The report says they did not interview as many former players as they had hoped. Many were reluctant to speak which is understandable.

Also, why wasn’t Birarda’s phone checked? We’ll never know.

In a nutshell, the report by Rubin Thomlinson LLP says the Whitecaps did a good job of handling the allegations but the investigation is lacking depth. It’s confusing, right?

Ciara McCormack is a former Whitecaps player and the first to speak about Birarda’s abusive behaviour back in 2019. She spoke about the report during an interview with Martin McMahon of CityNews 1130.

“It’s becoming more and more apparent that these sorts of investigations are PR jobs,” said McCormack. “It just needs to be acknowledged that it’s very harmful for victims, basically, to have their experiences whitewashed.”

McCormack also referenced a report done by McLaren Global Sport Solutions on the Canadian Soccer Association which was released on July 28. It dives more into the Birada allegations.

“We have the benefit of a very thorough report,” said McCormack. “Professionally, organizations like Rubin Thomlinson are not doing a service to their credibility, their ethics, to send out an 18-page report and say that that’s ample to describe what’s gone on, especially when you juxtapose that with a 125-page report.”

The report of the investigation just gives off the impression that the Whitecaps still have a long way to go with this situation. I also feel the Whitecaps have done just the minimum of making change. At least they did something right? That’s good, especially what Schuster said in his statement and the fact the club is willing to do what the report recommended.
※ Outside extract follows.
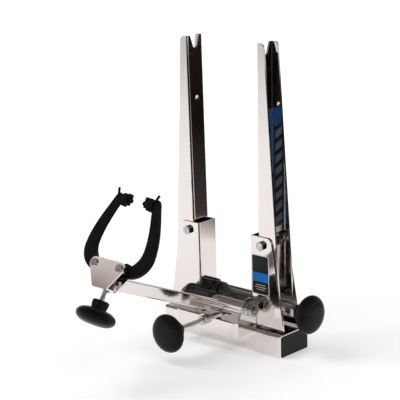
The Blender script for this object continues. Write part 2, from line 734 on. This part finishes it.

But there needs to be more.

People need to be held accountable and face the consequences of their actions. While Birarda has already been in court, there needs to be an investigation into Busby Jr. He denies the allegations but do people believe him? Definitely not, especially the victims.

Then we get to the numerous executives who were put on leave last October when the investigation first started. They were not named but should they work for the Whitecaps again? No, not a chance. The fact that they were placed on leave shows they had a role in the sexual abuse scandal.

The Whitecaps’ support has declined in recent years and this scandal is a huge reason why. I can’t blame anyone for not wanting to support the Whitecaps because of it, not in the slightest.

If the club really wants to create a safe sporting environment and get the fans back, they have to take action, not just doing what is just “good enough.” 

You know, that says a lot about how the club is run. They just want to be “good enough” or simply, do the minimum. They have been doing that with on-pitch stuff for years, simply making the playoffs is not enough, Whitecaps fans want an MLS Cup and more trophies. (Like the Canadian Championship regularly.)

It applies to the off-the-pitch stuff too. This investigation and report feel kind of lazy…there has to be more there. It also starts with implementing the recommendations and the five pillars. Then, any executive involved in the scandal should be allowed back, and get rid of the old boys club.

Sports are supposed to be fun for everyone but it is not fun when anyone, especially women get sexually abused. I feel for all the victims, what they have gone through is unimaginable and no doubt, horrifying.

The culture in soccer and pretty much all sports needs to change. For the Whitecaps, they have the power to do that but it is going to take more than just what is “good enough” and it will take a very long time.